Exercise prompt:
Your task is to quote the material that follows, in full and exactly.

#### Information provided ####

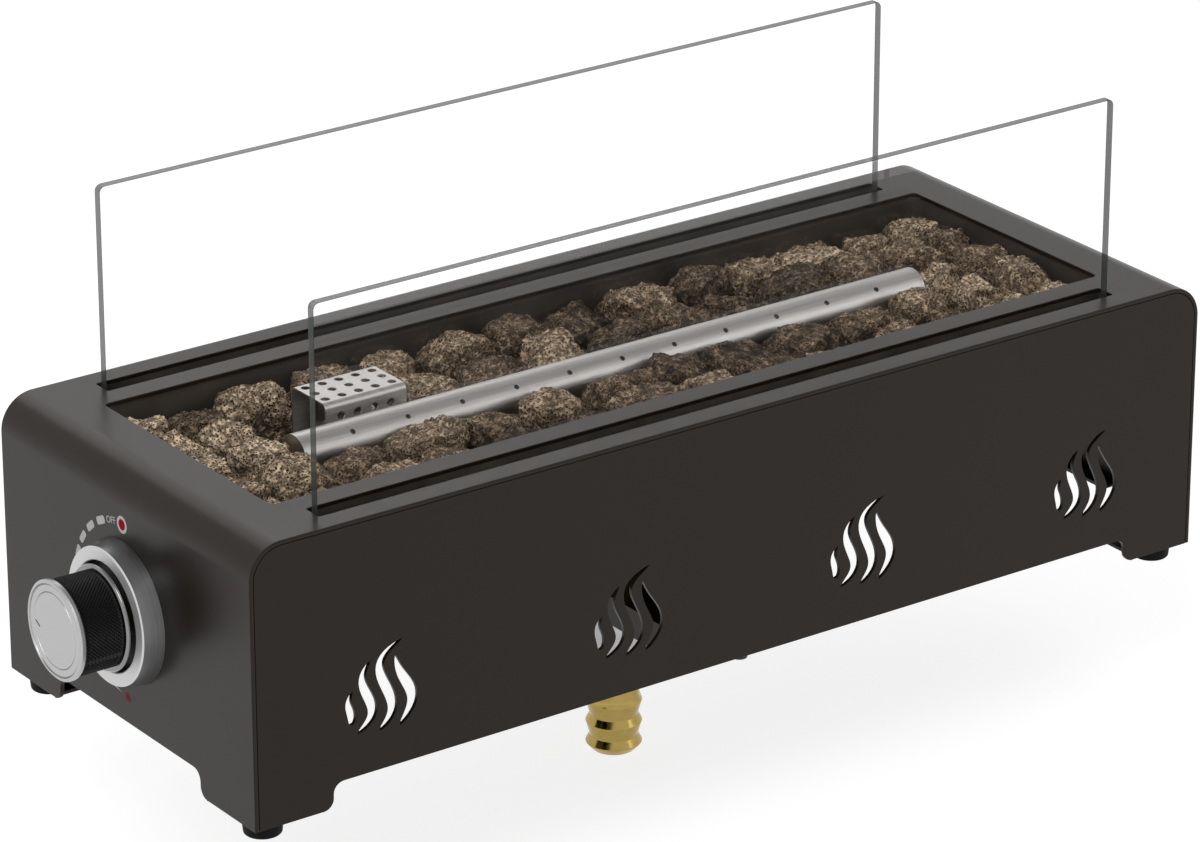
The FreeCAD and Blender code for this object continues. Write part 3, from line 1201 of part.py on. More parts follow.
def rock(index, seeds, dice):
    """One angular rock: the space nearer to its middle than to its neighbours', with corners struck off."""
    name, x, y = seeds[index]
    half_burner = BURNER_LENGTH / 2 + ROCK_CLEAR_BURNER
    burner_side = BURNER_RADIUS + ROCK_CLEAR_BURNER
    bottom = FLOOR_Z + ROCK_FLOOR_GAP
    top = TOP_Z - dice.uniform(ROCK_TOPS[1], ROCK_TOPS[0])
    limit_x = TRAY_HALF_X - ROCK_GAP
    limit_y = TRAY_HALF_Y - ROCK_GAP
    reach = ROCK_REACH
    stone = box(max(x - reach, -limit_x), min(x + reach, limit_x),
                max(y - reach, -limit_y), min(y + reach, limit_y), bottom, top)
    middle = Vector(x, y, (bottom + top) / 2)
    for other, (_, other_x, other_y) in enumerate(seeds):
        gap = Vector(other_x - x, other_y - y, 0)
        if other != index and gap.Length < ROCK_NEIGHBOURS:
            away = Vector(gap).normalize()
            stone = clip(stone, middle + gap / 2 - away * ROCK_GAP, away)
    if abs(x) < half_burner:
        side = 1 if y > 0 else -1
        stone = clip(stone, Vector(x, side * burner_side, middle.z), Vector(0, -side, 0))
    else:
        side = 1 if x > 0 else -1
        stone = clip(stone, Vector(side * half_burner, y, middle.z), Vector(-side, 0, 0))
    stone = clip_from_shield(stone, x, y)
    corner = Vector(math.copysign(1, x), math.copysign(1, y), 0)
    on_chord = Vector(corner.x * (limit_x - TRAY_ROUND / 2), corner.y * (limit_y - TRAY_ROUND / 2), 0)
    stone = clip(stone, on_chord, corner)
    box_now = stone.BoundBox
    reach = Vector(box_now.XLength / 2, box_now.YLength / 2, box_now.ZLength / 2)
    middle = box_now.Center
    for k in range(ROCK_FACETS):
        turn = 4 * math.pi * (k + dice.uniform(-0.3, 0.3)) / ROCK_FACETS
        rise = dice.uniform(0.15, 1.0) if k % 3 else dice.uniform(-0.9, -0.3)
        normal = Vector(math.cos(turn), math.sin(turn), rise).normalize()
        support = abs(normal.x) * reach.x + abs(normal.y) * reach.y + abs(normal.z) * reach.z
        stone = clip(stone, middle + normal * support * dice.uniform(*ROCK_STRIKE), normal)
    return name, stone


def clip_from_shield(stone, x, y):
    """Keep a rock that is near the igniter's cover clear of it."""
    clear = ROCK_CLEAR_SHIELD
    x0, x1 = SHIELD_X[0] - clear, SHIELD_X[1] + clear
    y1 = SHIELD_Y[1] + clear
    if y < 0 or x < x0 - 2 * ROCK_PITCH or x > x1 + 2 * ROCK_PITCH:
        return stone
    if y > y1 and x0 - ROCK_PITCH < x < x1 + ROCK_PITCH:
        return clip(stone, Vector(x, y1, 0), Vector(0, -1, 0))
    if x < x0:
        return clip(stone, Vector(x0, y, 0), Vector(1, 0, 0))
    if x > x1:
        return clip(stone, Vector(x1, y, 0), Vector(-1, 0, 0))
    return stone


def lava_rocks():
    """All the rocks, grouped by the side of the burner that they lie on."""
    dice = random.Random(ROCK_SEED)
    seeds = rock_seeds(dice)
    groups = {}
    for index in range(len(seeds)):
        name, stone = rock(index, seeds, dice)
        groups.setdefault("lava_rocks_" + name, []).extend(stone.Solids)
    return groups


# ---- Write every sub-part ----
os.makedirs("parts", exist_ok=True)
save("housing_wrap", housing_wrap())
save("front_panel", front_panel())
save("back_panel", mirrored_y(front_panel()))
feet()
save("fire_tray", fire_tray())
save("glass_channel_front", glass_channel())
save("glass_channel_back", mirrored_y(glass_channel()))
save("glass_seat_front", glass_seat())
save("glass_seat_back", mirrored_y(glass_seat()))
save("glass_front", glass())
save("glass_back", mirrored_y(glass()))
save("burner_tube", burner_tube())
save("burner_end_left", burner_end())
save("burner_end_right", mirrored_x(burner_end()))
save("burner_brackets", burner_bracket(-1), burner_bracket(1))
save("burner_screws", *burner_screws())
save("mixer_tube", mixer_tube())
save("orifice", orifice())
save("gas_valve_body", gas_valve_body())
save("piezo_igniter", piezo_igniter())
save("spindle_sleeve", spindle_sleeve())
save("valve_spindle", valve_spindle())
save("spindle_clip", spindle_clip())
save("return_spring", return_spring())
save("bezel", bezel())
save("bezel_screws", *bezel_screws())
save("knob_body", knob_body())
save("knob_cap", knob_cap())
save("knob_ring", knob_ring())
save("supply_tube", supply_tube())
save("supply_nuts", *supply_nuts())
save("inlet_elbow", inlet_elbow())
save("inlet_barb", inlet_barb())
save("inlet_locknut", inlet_locknut())
save("inlet_bracket", inlet_bracket())
bracket_fasteners()
save("igniter_shield", igniter_shield())
save("spark_electrode", spark_electrode())
save("electrode_wire", electrode_wire())
save("thermocouple", thermocouple())
save("probe_nuts", *probe_nuts())
save("ignition_lead", ignition_lead())
save("thermocouple_lead", thermocouple_lead())
save("magnet_nut", magnet_nut())
for rocks, stones in lava_rocks().items():
    save(rocks, *stones)
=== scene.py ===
import math
import random

import bmesh
import bpy
from mathutils import Matrix, Vector


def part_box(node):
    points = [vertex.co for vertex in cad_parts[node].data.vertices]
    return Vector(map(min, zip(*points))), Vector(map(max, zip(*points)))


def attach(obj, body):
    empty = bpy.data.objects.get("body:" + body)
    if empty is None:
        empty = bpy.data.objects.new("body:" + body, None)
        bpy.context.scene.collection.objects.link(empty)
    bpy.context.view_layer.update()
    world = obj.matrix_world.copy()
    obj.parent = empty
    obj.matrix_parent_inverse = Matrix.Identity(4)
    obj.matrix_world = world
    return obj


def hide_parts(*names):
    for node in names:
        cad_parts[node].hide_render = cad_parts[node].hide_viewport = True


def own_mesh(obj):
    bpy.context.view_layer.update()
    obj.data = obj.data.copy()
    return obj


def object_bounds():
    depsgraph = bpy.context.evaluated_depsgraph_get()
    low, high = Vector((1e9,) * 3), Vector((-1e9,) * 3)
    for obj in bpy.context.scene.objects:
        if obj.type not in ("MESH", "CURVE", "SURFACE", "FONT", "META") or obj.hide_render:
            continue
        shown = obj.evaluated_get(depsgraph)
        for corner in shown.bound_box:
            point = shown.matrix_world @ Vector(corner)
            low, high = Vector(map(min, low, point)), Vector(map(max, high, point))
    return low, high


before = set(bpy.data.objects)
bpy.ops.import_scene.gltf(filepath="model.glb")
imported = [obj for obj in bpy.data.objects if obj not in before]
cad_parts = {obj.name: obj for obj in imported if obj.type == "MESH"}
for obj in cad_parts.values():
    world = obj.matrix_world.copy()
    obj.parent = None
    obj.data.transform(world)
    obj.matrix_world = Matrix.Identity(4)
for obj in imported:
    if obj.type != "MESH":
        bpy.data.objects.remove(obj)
cad_low, cad_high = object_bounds()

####

Exercise response:
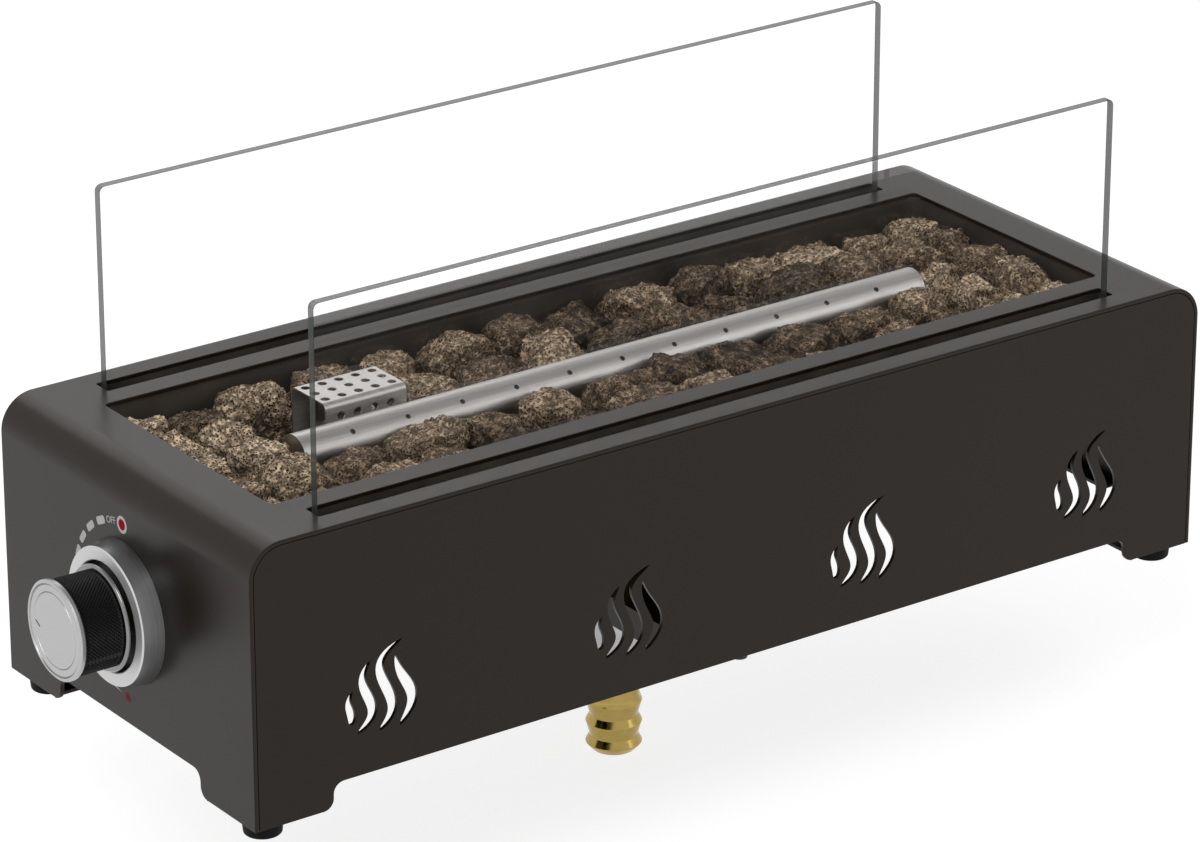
The FreeCAD and Blender code for this object continues. Write part 3, from line 1201 of part.py on. More parts follow.
def rock(index, seeds, dice):
    """One angular rock: the space nearer to its middle than to its neighbours', with corners struck off."""
    name, x, y = seeds[index]
    half_burner = BURNER_LENGTH / 2 + ROCK_CLEAR_BURNER
    burner_side = BURNER_RADIUS + ROCK_CLEAR_BURNER
    bottom = FLOOR_Z + ROCK_FLOOR_GAP
    top = TOP_Z - dice.uniform(ROCK_TOPS[1], ROCK_TOPS[0])
    limit_x = TRAY_HALF_X - ROCK_GAP
    limit_y = TRAY_HALF_Y - ROCK_GAP
    reach = ROCK_REACH
    stone = box(max(x - reach, -limit_x), min(x + reach, limit_x),
                max(y - reach, -limit_y), min(y + reach, limit_y), bottom, top)
    middle = Vector(x, y, (bottom + top) / 2)
    for other, (_, other_x, other_y) in enumerate(seeds):
        gap = Vector(other_x - x, other_y - y, 0)
        if other != index and gap.Length < ROCK_NEIGHBOURS:
            away = Vector(gap).normalize()
            stone = clip(stone, middle + gap / 2 - away * ROCK_GAP, away)
    if abs(x) < half_burner:
        side = 1 if y > 0 else -1
        stone = clip(stone, Vector(x, side * burner_side, middle.z), Vector(0, -side, 0))
    else:
        side = 1 if x > 0 else -1
        stone = clip(stone, Vector(side * half_burner, y, middle.z), Vector(-side, 0, 0))
    stone = clip_from_shield(stone, x, y)
    corner = Vector(math.copysign(1, x), math.copysign(1, y), 0)
    on_chord = Vector(corner.x * (limit_x - TRAY_ROUND / 2), corner.y * (limit_y - TRAY_ROUND / 2), 0)
    stone = clip(stone, on_chord, corner)
    box_now = stone.BoundBox
    reach = Vector(box_now.XLength / 2, box_now.YLength / 2, box_now.ZLength / 2)
    middle = box_now.Center
    for k in range(ROCK_FACETS):
        turn = 4 * math.pi * (k + dice.uniform(-0.3, 0.3)) / ROCK_FACETS
        rise = dice.uniform(0.15, 1.0) if k % 3 else dice.uniform(-0.9, -0.3)
        normal = Vector(math.cos(turn), math.sin(turn), rise).normalize()
        support = abs(normal.x) * reach.x + abs(normal.y) * reach.y + abs(normal.z) * reach.z
        stone = clip(stone, middle + normal * support * dice.uniform(*ROCK_STRIKE), normal)
    return name, stone


def clip_from_shield(stone, x, y):
    """Keep a rock that is near the igniter's cover clear of it."""
    clear = ROCK_CLEAR_SHIELD
    x0, x1 = SHIELD_X[0] - clear, SHIELD_X[1] + clear
    y1 = SHIELD_Y[1] + clear
    if y < 0 or x < x0 - 2 * ROCK_PITCH or x > x1 + 2 * ROCK_PITCH:
        return stone
    if y > y1 and x0 - ROCK_PITCH < x < x1 + ROCK_PITCH:
        return clip(stone, Vector(x, y1, 0), Vector(0, -1, 0))
    if x < x0:
        return clip(stone, Vector(x0, y, 0), Vector(1, 0, 0))
    if x > x1:
        return clip(stone, Vector(x1, y, 0), Vector(-1, 0, 0))
    return stone


def lava_rocks():
    """All the rocks, grouped by the side of the burner that they lie on."""
    dice = random.Random(ROCK_SEED)
    seeds = rock_seeds(dice)
    groups = {}
    for index in range(len(seeds)):
        name, stone = rock(index, seeds, dice)
        groups.setdefault("lava_rocks_" + name, []).extend(stone.Solids)
    return groups


# ---- Write every sub-part ----
os.makedirs("parts", exist_ok=True)
save("housing_wrap", housing_wrap())
save("front_panel", front_panel())
save("back_panel", mirrored_y(front_panel()))
feet()
save("fire_tray", fire_tray())
save("glass_channel_front", glass_channel())
save("glass_channel_back", mirrored_y(glass_channel()))
save("glass_seat_front", glass_seat())
save("glass_seat_back", mirrored_y(glass_seat()))
save("glass_front", glass())
save("glass_back", mirrored_y(glass()))
save("burner_tube", burner_tube())
save("burner_end_left", burner_end())
save("burner_end_right", mirrored_x(burner_end()))
save("burner_brackets", burner_bracket(-1), burner_bracket(1))
save("burner_screws", *burner_screws())
save("mixer_tube", mixer_tube())
save("orifice", orifice())
save("gas_valve_body", gas_valve_body())
save("piezo_igniter", piezo_igniter())
save("spindle_sleeve", spindle_sleeve())
save("valve_spindle", valve_spindle())
save("spindle_clip", spindle_clip())
save("return_spring", return_spring())
save("bezel", bezel())
save("bezel_screws", *bezel_screws())
save("knob_body", knob_body())
save("knob_cap", knob_cap())
save("knob_ring", knob_ring())
save("supply_tube", supply_tube())
save("supply_nuts", *supply_nuts())
save("inlet_elbow", inlet_elbow())
save("inlet_barb", inlet_barb())
save("inlet_locknut", inlet_locknut())
save("inlet_bracket", inlet_bracket())
bracket_fasteners()
save("igniter_shield", igniter_shield())
save("spark_electrode", spark_electrode())
save("electrode_wire", electrode_wire())
save("thermocouple", thermocouple())
save("probe_nuts", *probe_nuts())
save("ignition_lead", ignition_lead())
save("thermocouple_lead", thermocouple_lead())
save("magnet_nut", magnet_nut())
for rocks, stones in lava_rocks().items():
    save(rocks, *stones)
=== scene.py ===
import math
import random

import bmesh
import bpy
from mathutils import Matrix, Vector


def part_box(node):
    points = [vertex.co for vertex in cad_parts[node].data.vertices]
    return Vector(map(min, zip(*points))), Vector(map(max, zip(*points)))


def attach(obj, body):
    empty = bpy.data.objects.get("body:" + body)
    if empty is None:
        empty = bpy.data.objects.new("body:" + body, None)
        bpy.context.scene.collection.objects.link(empty)
    bpy.context.view_layer.update()
    world = obj.matrix_world.copy()
    obj.parent = empty
    obj.matrix_parent_inverse = Matrix.Identity(4)
    obj.matrix_world = world
    return obj


def hide_parts(*names):
    for node in names:
        cad_parts[node].hide_render = cad_parts[node].hide_viewport = True


def own_mesh(obj):
    bpy.context.view_layer.update()
    obj.data = obj.data.copy()
    return obj


def object_bounds():
    depsgraph = bpy.context.evaluated_depsgraph_get()
    low, high = Vector((1e9,) * 3), Vector((-1e9,) * 3)
    for obj in bpy.context.scene.objects:
        if obj.type not in ("MESH", "CURVE", "SURFACE", "FONT", "META") or obj.hide_render:
            continue
        shown = obj.evaluated_get(depsgraph)
        for corner in shown.bound_box:
            point = shown.matrix_world @ Vector(corner)
            low, high = Vector(map(min, low, point)), Vector(map(max, high, point))
    return low, high


before = set(bpy.data.objects)
bpy.ops.import_scene.gltf(filepath="model.glb")
imported = [obj for obj in bpy.data.objects if obj not in before]
cad_parts = {obj.name: obj for obj in imported if obj.type == "MESH"}
for obj in cad_parts.values():
    world = obj.matrix_world.copy()
    obj.parent = None
    obj.data.transform(world)
    obj.matrix_world = Matrix.Identity(4)
for obj in imported:
    if obj.type != "MESH":
        bpy.data.objects.remove(obj)
cad_low, cad_high = object_bounds()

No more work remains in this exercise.